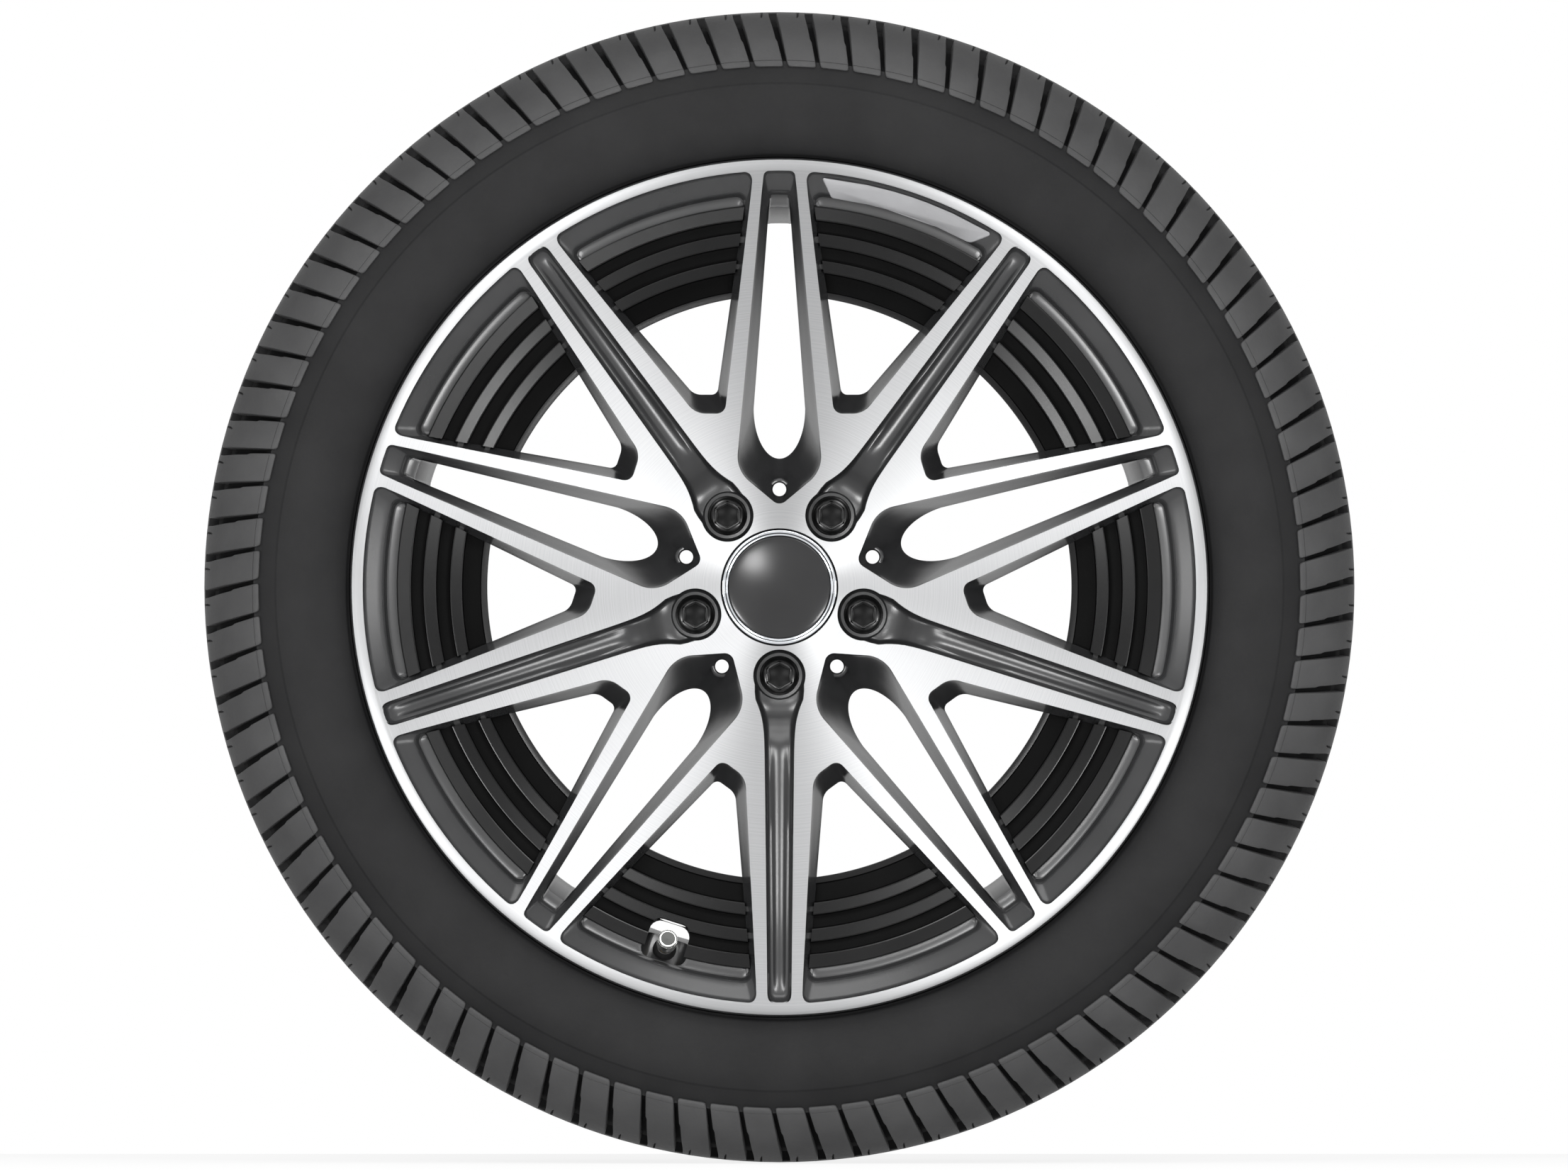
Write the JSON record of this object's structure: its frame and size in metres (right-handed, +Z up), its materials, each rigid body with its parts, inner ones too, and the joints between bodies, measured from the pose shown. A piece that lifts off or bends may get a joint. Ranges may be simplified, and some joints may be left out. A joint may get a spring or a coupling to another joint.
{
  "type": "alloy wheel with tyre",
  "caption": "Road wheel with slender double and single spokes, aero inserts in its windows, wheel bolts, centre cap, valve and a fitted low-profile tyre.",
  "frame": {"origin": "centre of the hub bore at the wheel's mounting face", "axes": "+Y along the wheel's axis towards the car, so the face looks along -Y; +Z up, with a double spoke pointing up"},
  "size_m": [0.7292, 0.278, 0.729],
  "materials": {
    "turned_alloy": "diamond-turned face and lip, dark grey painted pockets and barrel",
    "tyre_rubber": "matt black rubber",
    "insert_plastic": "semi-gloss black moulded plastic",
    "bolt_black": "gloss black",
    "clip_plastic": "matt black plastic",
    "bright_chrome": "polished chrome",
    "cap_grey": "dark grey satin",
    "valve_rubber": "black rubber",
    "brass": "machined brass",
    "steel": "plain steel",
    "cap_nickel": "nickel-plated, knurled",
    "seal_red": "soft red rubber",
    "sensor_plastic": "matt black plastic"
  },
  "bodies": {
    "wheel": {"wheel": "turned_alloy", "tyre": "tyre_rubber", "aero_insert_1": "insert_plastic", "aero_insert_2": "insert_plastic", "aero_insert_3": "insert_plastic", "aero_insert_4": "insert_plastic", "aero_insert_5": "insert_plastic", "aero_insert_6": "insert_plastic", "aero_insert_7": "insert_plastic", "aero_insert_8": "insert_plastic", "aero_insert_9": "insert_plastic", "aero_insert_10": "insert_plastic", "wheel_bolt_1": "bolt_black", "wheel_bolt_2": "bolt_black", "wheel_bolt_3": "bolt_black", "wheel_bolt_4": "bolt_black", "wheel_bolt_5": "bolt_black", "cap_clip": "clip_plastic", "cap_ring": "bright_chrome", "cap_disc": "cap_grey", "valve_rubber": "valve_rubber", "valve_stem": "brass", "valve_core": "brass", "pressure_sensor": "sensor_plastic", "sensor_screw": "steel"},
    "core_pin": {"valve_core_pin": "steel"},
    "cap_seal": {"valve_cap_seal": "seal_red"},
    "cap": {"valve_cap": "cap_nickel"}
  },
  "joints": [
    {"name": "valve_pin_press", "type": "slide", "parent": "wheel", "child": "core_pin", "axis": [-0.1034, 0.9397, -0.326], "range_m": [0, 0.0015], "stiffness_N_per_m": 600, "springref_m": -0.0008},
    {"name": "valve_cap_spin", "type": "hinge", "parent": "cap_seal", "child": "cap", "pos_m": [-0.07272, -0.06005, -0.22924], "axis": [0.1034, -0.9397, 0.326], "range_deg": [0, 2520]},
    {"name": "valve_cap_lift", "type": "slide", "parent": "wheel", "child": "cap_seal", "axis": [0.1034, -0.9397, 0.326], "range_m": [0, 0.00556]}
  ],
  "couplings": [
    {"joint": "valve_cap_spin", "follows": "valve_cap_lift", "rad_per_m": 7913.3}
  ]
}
· · · · · · ·
■ **Set task**
Write every line of the material above again, exactly.

■ **Worked solution**
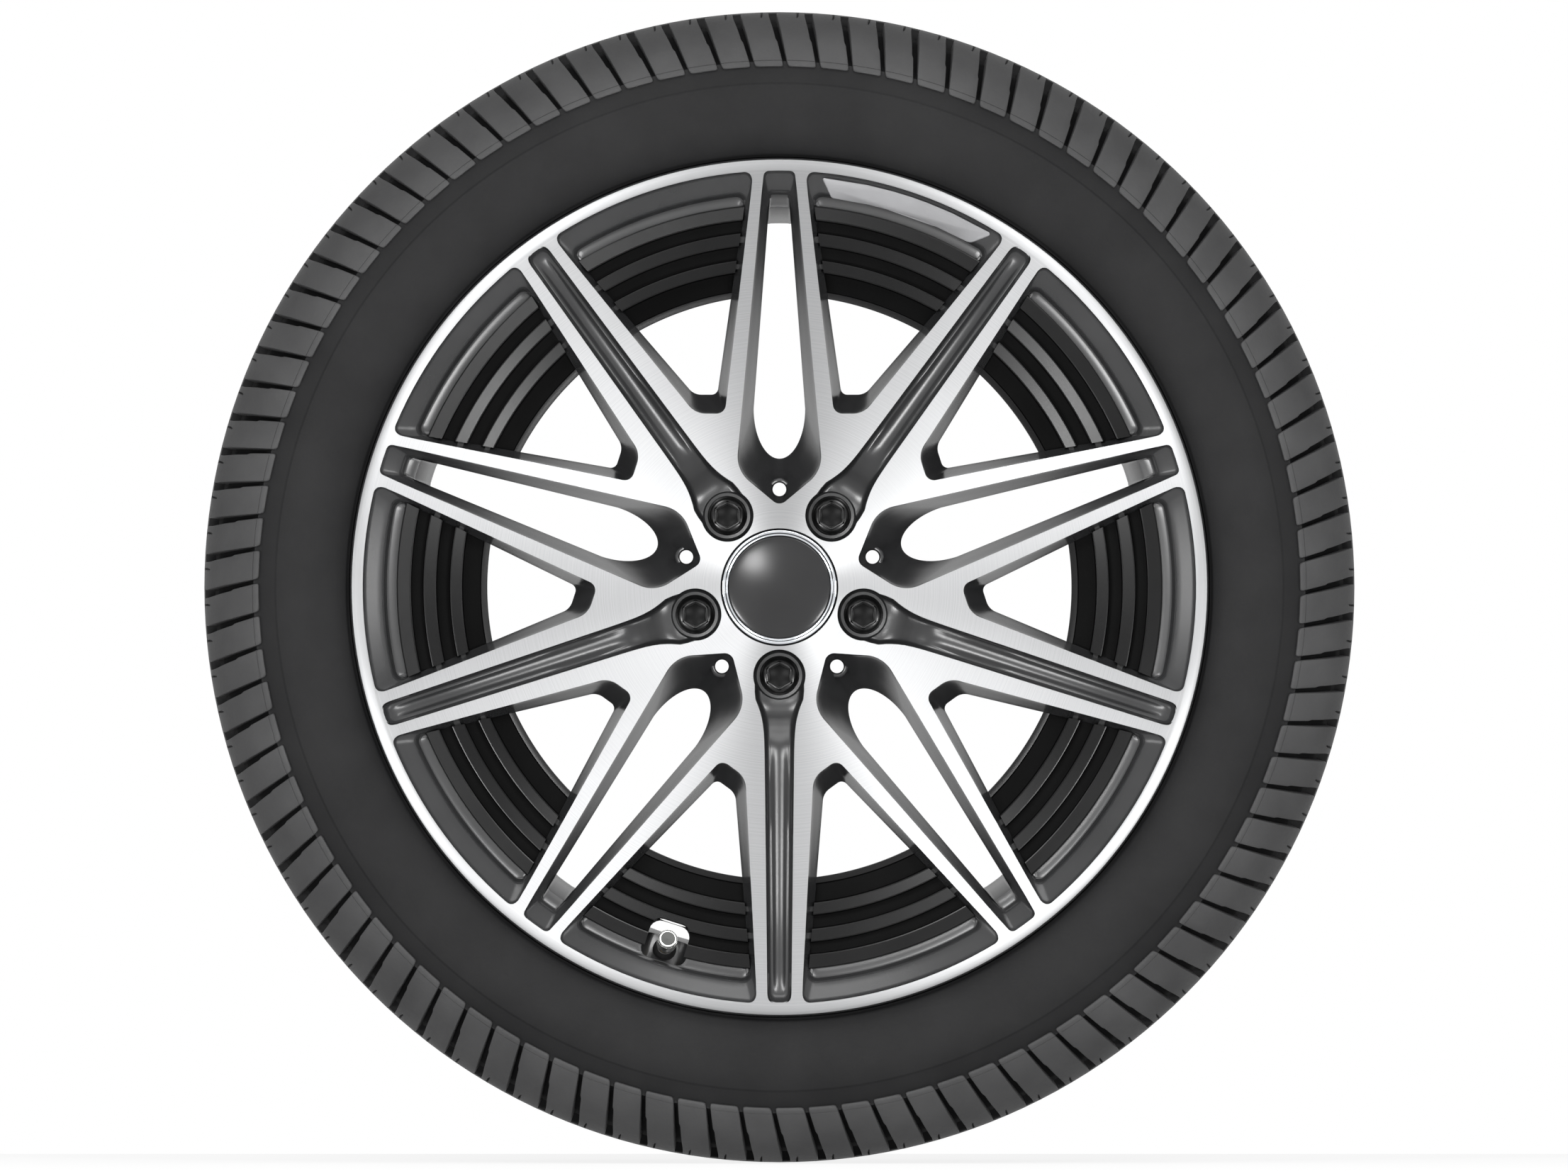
Write the JSON record of this object's structure: its frame and size in metres (right-handed, +Z up), its materials, each rigid body with its parts, inner ones too, and the joints between bodies, measured from the pose shown. A piece that lifts off or bends may get a joint. Ranges may be simplified, and some joints may be left out. A joint may get a spring or a coupling to another joint.
{
  "type": "alloy wheel with tyre",
  "caption": "Road wheel with slender double and single spokes, aero inserts in its windows, wheel bolts, centre cap, valve and a fitted low-profile tyre.",
  "frame": {"origin": "centre of the hub bore at the wheel's mounting face", "axes": "+Y along the wheel's axis towards the car, so the face looks along -Y; +Z up, with a double spoke pointing up"},
  "size_m": [0.7292, 0.278, 0.729],
  "materials": {
    "turned_alloy": "diamond-turned face and lip, dark grey painted pockets and barrel",
    "tyre_rubber": "matt black rubber",
    "insert_plastic": "semi-gloss black moulded plastic",
    "bolt_black": "gloss black",
    "clip_plastic": "matt black plastic",
    "bright_chrome": "polished chrome",
    "cap_grey": "dark grey satin",
    "valve_rubber": "black rubber",
    "brass": "machined brass",
    "steel": "plain steel",
    "cap_nickel": "nickel-plated, knurled",
    "seal_red": "soft red rubber",
    "sensor_plastic": "matt black plastic"
  },
  "bodies": {
    "wheel": {"wheel": "turned_alloy", "tyre": "tyre_rubber", "aero_insert_1": "insert_plastic", "aero_insert_2": "insert_plastic", "aero_insert_3": "insert_plastic", "aero_insert_4": "insert_plastic", "aero_insert_5": "insert_plastic", "aero_insert_6": "insert_plastic", "aero_insert_7": "insert_plastic", "aero_insert_8": "insert_plastic", "aero_insert_9": "insert_plastic", "aero_insert_10": "insert_plastic", "wheel_bolt_1": "bolt_black", "wheel_bolt_2": "bolt_black", "wheel_bolt_3": "bolt_black", "wheel_bolt_4": "bolt_black", "wheel_bolt_5": "bolt_black", "cap_clip": "clip_plastic", "cap_ring": "bright_chrome", "cap_disc": "cap_grey", "valve_rubber": "valve_rubber", "valve_stem": "brass", "valve_core": "brass", "pressure_sensor": "sensor_plastic", "sensor_screw": "steel"},
    "core_pin": {"valve_core_pin": "steel"},
    "cap_seal": {"valve_cap_seal": "seal_red"},
    "cap": {"valve_cap": "cap_nickel"}
  },
  "joints": [
    {"name": "valve_pin_press", "type": "slide", "parent": "wheel", "child": "core_pin", "axis": [-0.1034, 0.9397, -0.326], "range_m": [0, 0.0015], "stiffness_N_per_m": 600, "springref_m": -0.0008},
    {"name": "valve_cap_spin", "type": "hinge", "parent": "cap_seal", "child": "cap", "pos_m": [-0.07272, -0.06005, -0.22924], "axis": [0.1034, -0.9397, 0.326], "range_deg": [0, 2520]},
    {"name": "valve_cap_lift", "type": "slide", "parent": "wheel", "child": "cap_seal", "axis": [0.1034, -0.9397, 0.326], "range_m": [0, 0.00556]}
  ],
  "couplings": [
    {"joint": "valve_cap_spin", "follows": "valve_cap_lift", "rad_per_m": 7913.3}
  ]
}